Area couple's move to Montana to be featured on HGTV
January 23, 2014
Correction: The print version of this article incorrectly named the ranch where Steele and her fiance live. It also incorrectly name the TV show they will be in.
HGTV filmed an episode of "New Home, New Life" last week with Shirley Steele, who moved to the Missouri Breaks from urban Florida in 2010.
Steele said she and her fiance, Jeff Simmons, contacted HGTV after seeing an ad calling for people who have given up their 9 to 5 job to move to the middle of nowhere.
Steele said at first she did not like the idea of being on television but wanted to get her story out there to help others who may be wanting to drop everything and go.
"This is my life," Steele said. "I felt such an urge to share my story with other people who may not have the guts to move or are stuck in a rut - to say you can do this."
After she and her fiance sent them a letter, HGTV contacted them to do a Skype interview and decided they wanted to use their story for an episode of "New House, New Life."
For the show, the camera crews had Steele and her husband recreate their life in Florida and their move.
Steele and Simmons were living along a beach in Florida in a condo, "with dolphins at play" in her backyard.
"(Jeff) comes home one day and says 'what do you think of Montana?'" Steele said. "Next thing I know, we're packing up everything and moving."
She and Simmons packed their three cats, two dogs and anything else that would fit into their four-door Jeep and made the journey from Florida to Montana.
Steele said she was surprised when they arrived at the Missouri Breaks and discovered what gumbo was.
"It's weird. We have one of the best vehicles ever for the area," Steele said. "But we came down the east hill slipping and sliding."
Steele said it was amusing watching camera crews navigate the hills in their rental cars. The crew stayed at the Chinook Motor Inn and drove out every day they needed to shoot footage at the ranch where Steele and Simmons now live.
"We did filming along the route between Chinook and the Breaks," Steele said. "And they brought in a remote-control helicopter to do some aerial shots."
The crews filmed the new Montanans working cattle and highlighted Steele giving up her career in Florida as a police officer and beginning her career as a photographer.
Steele said she has always had an interest in photography and, after leaving the police force, has dedicated her time to it.
"I'm out here in this gorgeous area ... and I've found so many things to shoot that I want to make it into my career," Steele said.

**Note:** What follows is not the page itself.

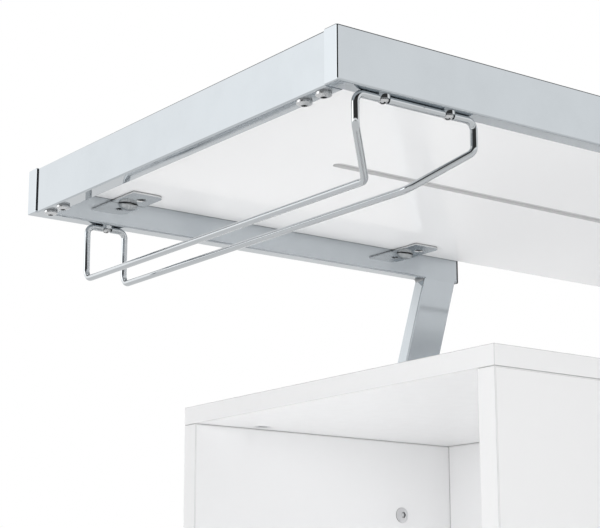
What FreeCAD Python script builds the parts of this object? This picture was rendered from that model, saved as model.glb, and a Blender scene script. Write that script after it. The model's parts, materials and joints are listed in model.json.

She said she and Simmons left their lives in Florida for many reasons, including the traffic, people, crime and her fiance working 100 hours a week. Her fiance worked in the produce industry and was always gone at work, Steele said.
"Originally, this was his idea," Steele said. "He's always done agriculture, and he wanted to go back to working with cattle - to do something different with life."
Steele said she was quick to jump on the idea of moving to Montana.
"Initially, this wasn't my dream," Steele said. "But, being here, I've turned it into making my dream also - to work with my husband and his desires and making it on my own with my photography."
Though the idea of moving to Montana was somewhat sudden, Steele said she has always wanted to visit.
"Montana was somewhere I always wanted to go since I was younger," Steele said. "The wild horses, the scenic vistas; they have always called to me since I was a little girl."
Steele and Simmons work on the Liddle Ranch and she said she is very grateful to Caroline Liddle for allowing them to tell their story to the film crews.
Steele said that though some of what HGTV filmed was a recreation, their story is real.
"People can give up their 9 to 5 job - give up their comfort zones. They can make a whole new life for themselves ... ," Steele said. "We wanted to do (the show) for others and all the right reasons - to say you can take a risk in life and grab life by the horns. Sometimes you have to take the risk and find out you're actually happier for it."